Bad buzz & réputation : Madame Figaro-ci, Madame Figaro-là !

Madame Elise Figaro, vous connaissez ? A moins que vous ne soyez élève de sa classe, collègue d’établissement ou parent d’élève, très probablement pas. Pourtant, cette institutrice blogueuse et geekette sur les bords s’est retrouvée en mai dernier au cœur d’un psychodrame juridico-numérique à cause du magazine Madame Figaro.
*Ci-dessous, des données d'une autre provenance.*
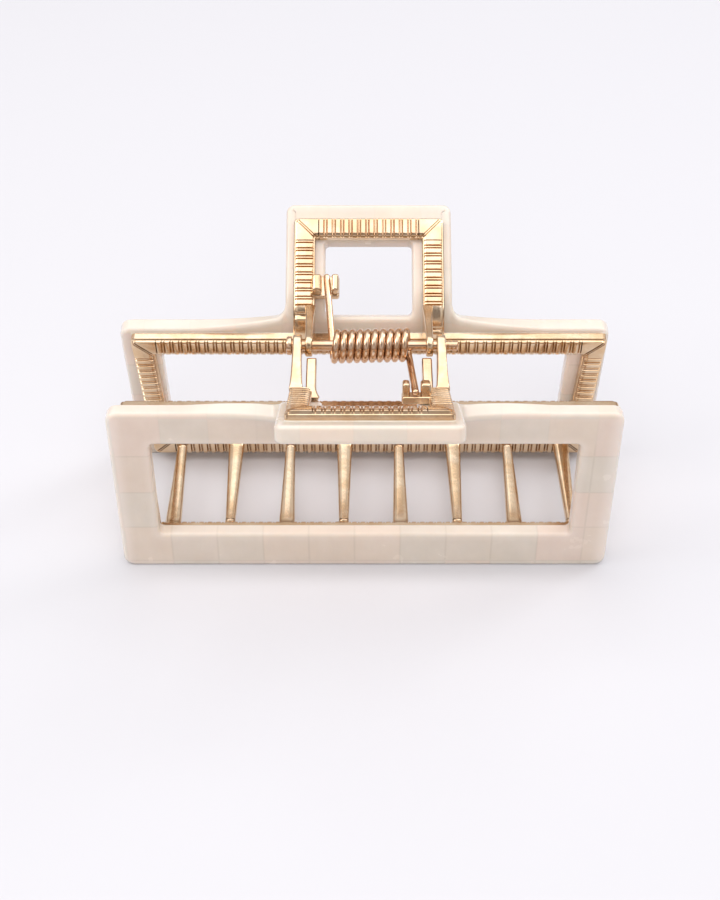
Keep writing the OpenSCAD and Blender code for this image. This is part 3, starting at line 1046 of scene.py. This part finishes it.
class CLIP_OT_castings(ClipOperator, bpy.types.Operator):
    """Build the ribbed frames of the jaws and the handles"""
    bl_idname = "clip.castings"
    bl_label = "Castings"

    def execute(self, context):
        add_castings(("ribbed_frame", "jaw_frame", jaw_frame_mesh),
                     ("ribbed_handle", "handle_frame", handle_frame_mesh))
        return {"FINISHED"}


class CLIP_OT_lugs(ClipOperator, bpy.types.Operator):
    """Build the hinge lugs of both jaws"""
    bl_idname = "clip.lugs"
    bl_label = "Lugs"

    def execute(self, context):
        add_castings(("hinge_lugs", "lugs", lug_meshes))
        return {"FINISHED"}


class CLIP_OT_teeth(ClipOperator, bpy.types.Operator):
    """Build the four teeth of each jaw"""
    bl_idname = "clip.teeth"
    bl_label = "Teeth"

    def execute(self, context):
        add_castings(("tapered_teeth", "teeth", teeth_mesh))
        return {"FINISHED"}


class CLIP_OT_forks(ClipOperator, bpy.types.Operator):
    """Build the forks that hold the spring's legs"""
    bl_idname = "clip.forks"
    bl_label = "Spring forks"

    def execute(self, context):
        add_castings(("leg_fork", "spring_fork", fork_mesh))
        return {"FINISHED"}


class CLIP_OT_pin(ClipOperator, bpy.types.Operator):
    """Build the headed hinge pin"""
    bl_idname = "clip.pin"
    bl_label = "Pin"

    def execute(self, context):
        piece = finish_piece("headed_pin", pin_mesh(), gold_turned())
        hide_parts("hinge_pin")
        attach(piece, "rear_jaw")
        return {"FINISHED"}


class CLIP_OT_spring(ClipOperator, bpy.types.Operator):
    """Build the torsion spring, which winds between the jaws"""
    bl_idname = "clip.spring"
    bl_label = "Spring"

    def execute(self, context):
        points, half = spring_path()
        wire = wire_mesh(points, chosen("hinge").wire_diameter / 2)
        piece = finish_piece("coiled_spring", wire, gold_wire(), 70.0)
        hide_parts("torsion_spring")
        METAL_SHIFT - half
        METAL_SHIFT + half
        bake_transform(piece)
        return {"FINISHED"}


class CLIP_OT_adhesive(ClipOperator, bpy.types.Operator):
    """Give the glue films their clear finish"""
    bl_idname = "clip.adhesive"
    bl_label = "Adhesive"

    def execute(self, context):
        material = clear_glue()
        for jaw in JAWS:
            film = frame["nodes"][f"{jaw}_adhesive"]
            film.data.materials.clear()
            film.data.materials.append(material)
        return {"FINISHED"}


# Lights: name, place, size, watts, tone, whether the metal mirrors it, and what it is aimed at
CLIP_MIDDLE = (0.0, 0.0, 0.03)
LIGHTS = [
    ("overhead", (0.06, 0.10, 0.70), (0.90, 0.80), 2.7, (1.0, 1.0, 1.0), True, CLIP_MIDDLE),
    ("key_left", (-0.55, -0.05, 0.55), (0.30, 0.45), 1.5, (1.0, 0.98, 0.95), True, CLIP_MIDDLE),
    ("rim_right", (0.50, 0.30, 0.45), (0.20, 0.40), 0.9, (0.97, 0.98, 1.0), True, CLIP_MIDDLE),
    ("front_fill", (0.0, -0.56, 0.58), (0.50, 0.50), 1.7, (1.0, 0.96, 0.93), False, CLIP_MIDDLE),
    # The glow that the milky covers let through to the floor between the jaws
    ("through_covers", (0.0, 0.0, 0.034), (0.080, 0.022), 0.007, (1.0, 0.88, 0.84), False, (0, 0, 0)),
]
# The surroundings from below to above, then the dark figure where a viewer would stand
ROOM = [(0.0, (0.28, 0.22, 0.19)), (0.18, (0.42, 0.35, 0.32)), (0.36, (0.66, 0.60, 0.58)),
        (0.60, (0.95, 0.93, 0.95)), (1.0, (1.0, 1.0, 1.04))]
FIGURE_WAY, FIGURE_TONE = (0.0, -0.68, 0.73), (0.10, 0.07, 0.06)
FLOOR_HALF = 1.6
CAMERA_PLACE = (-0.85 * mm, -197.3 * mm, 214.6 * mm)
CAMERA_TILT = radians(44.61)


def add_light(name, place, size, energy, tone, mirrored, aim):
    """A soft light with a point to aim at."""
    data = bpy.data.lights.new(name, "AREA")
    data.shape = "RECTANGLE"
    data.size, data.size_y = size
    data.energy = energy
    data.color = tone
    light = new_object(name, data)
    light.location = place
    light.visible_glossy = mirrored
    light.visible_camera = False
    light.rotation_euler = (Vector(aim) - light.location).to_track_quat("-Z", "Y").to_euler()


class CLIP_OT_stage(ClipOperator, bpy.types.Operator):
    """Set the pale floor, the soft lights, the surroundings and the camera"""
    bl_idname = "clip.stage"
    bl_label = "Stage"

    def execute(self, context):
        self.add_floor()
        self.add_surroundings(context.scene)
        for light in LIGHTS:
            add_light(*light)
        self.add_camera(context.scene)
        return {"FINISHED"}

    def add_floor(self):
        bm = bmesh.new()
        bm.faces.new([bm.verts.new((x * FLOOR_HALF, y * FLOOR_HALF, 0.0))
                      for x, y in ((-1, -1), (1, -1), (1, 1), (-1, 1))])
        mesh = made_mesh("floor", bm)
        mesh.materials.append(matt_floor())
        floor = new_object("floor", mesh)

    def add_surroundings(self, scene):
        """A bright ceiling over a dim warm room, which the gold reflects."""
        world = bpy.data.worlds.new("soft room")
        world.use_nodes = True
        scene.world = world
        g = Graph(world.node_tree)
        direction = g.node("TexCoord")
        room = g.node("ValToRGB", {"stops": ROOM}, {0: g.axis(direction, 2)})
        toward = g.vector("DOT_PRODUCT", direction, FIGURE_WAY, 1)
        room = g.mix(g.rise(toward, 0.93, 0.985) * 0.8, room, FIGURE_TONE)
        shader = g.node("Background", None, {"Color": room, "Strength": 0.80})
        g.node("OutputWorld", None, {"Surface": shader})

    def add_camera(self, scene):
        data = bpy.data.cameras.new("camera")
        data.lens = 58.21
        data.sensor_width = 36.0
        data.clip_start = 0.01
        camera = new_object("camera", data)
        camera.location = CAMERA_PLACE
        camera.rotation_euler = (CAMERA_TILT, 0.0, 0.0)
        scene.camera = camera
        scene.view_settings.view_transform = "Standard"
        scene.view_settings.look = "None"


STEPS = [CLIP_OT_covers, CLIP_OT_castings, CLIP_OT_lugs, CLIP_OT_teeth, CLIP_OT_forks, CLIP_OT_pin,
         CLIP_OT_spring, CLIP_OT_adhesive, CLIP_OT_stage]


class CLIP_PT_panel(bpy.types.Panel):
    """Lists the clip's pieces and settings"""
    bl_idname = "CLIP_PT_panel"
    bl_label = "Claw Clip"
    bl_space_type = "VIEW_3D"
    bl_region_type = "UI"
    bl_category = "Claw Clip"

    def draw(self, context):
        for step in STEPS:
            self.layout.operator(step.bl_idname)
        for name in SETTINGS:
            group = getattr(context.scene, name)
            box = self.layout.box()
            for key in group.bl_rna.properties.keys():
                if key not in ("rna_type", "name"):
                    box.prop(group, key)


SETTINGS = {"clip_cover": CoverSizes, "clip_casting": CastingSizes, "clip_hinge": HingeSizes,
            "clip_finishes": Finishes}
CLASSES = [*SETTINGS.values(), *STEPS, CLIP_PT_panel]


def register():
    for cls in CLASSES:
        bpy.utils.register_class(cls)
    for name, group in SETTINGS.items():
        setattr(bpy.types.Scene, name, PointerProperty(type=group))


def unregister():
    for name in SETTINGS:
        delattr(bpy.types.Scene, name)
    for cls in reversed(CLASSES):
        bpy.utils.unregister_class(cls)


def main():
    register()
    bpy.ops.clip.covers()
    bpy.ops.clip.castings()
    bpy.ops.clip.lugs()
    bpy.ops.clip.teeth()
    bpy.ops.clip.forks()
    bpy.ops.clip.pin()
    bpy.ops.clip.spring()
    bpy.ops.clip.adhesive()
    bpy.ops.clip.stage()
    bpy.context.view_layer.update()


if __name__ == "__main__":
    main()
Histoire d’un bad buzz insensé !

Dans un improbable et mauvais remake digital de « Kramer contre Kramer », le célèbre magazine Madame Figaro menace d’assigner en justice l’indécente contrevenante pour « usurpation d’identité ».

Gourdin tradi contre souris numérique

Madame Figaro vs Madame Figaro (montage photo Slate)

La délicate missive des juristes du Figaro ne badine pas et le ton est comminatoire (1) : « L’usage non autorisé et répété de MADAME FIGARO constitue une atteinte aux droits de propriété intellectuelle (…) Je vous remercie donc de bien vouloir cesser immédiatement tout usage de cette marque dans votre blog ». Et au cas où l’enseignante entendrait faire de la résistance, la publication assène alors sans ambages les conséquences auxquelles elle s’expose (2) : « La contrefaçon de marque peut faire l’objet d’une action civile (…). Les sanctions pouvant atteindre trois ans d’emprisonnement et 300 000 euros d’amende ».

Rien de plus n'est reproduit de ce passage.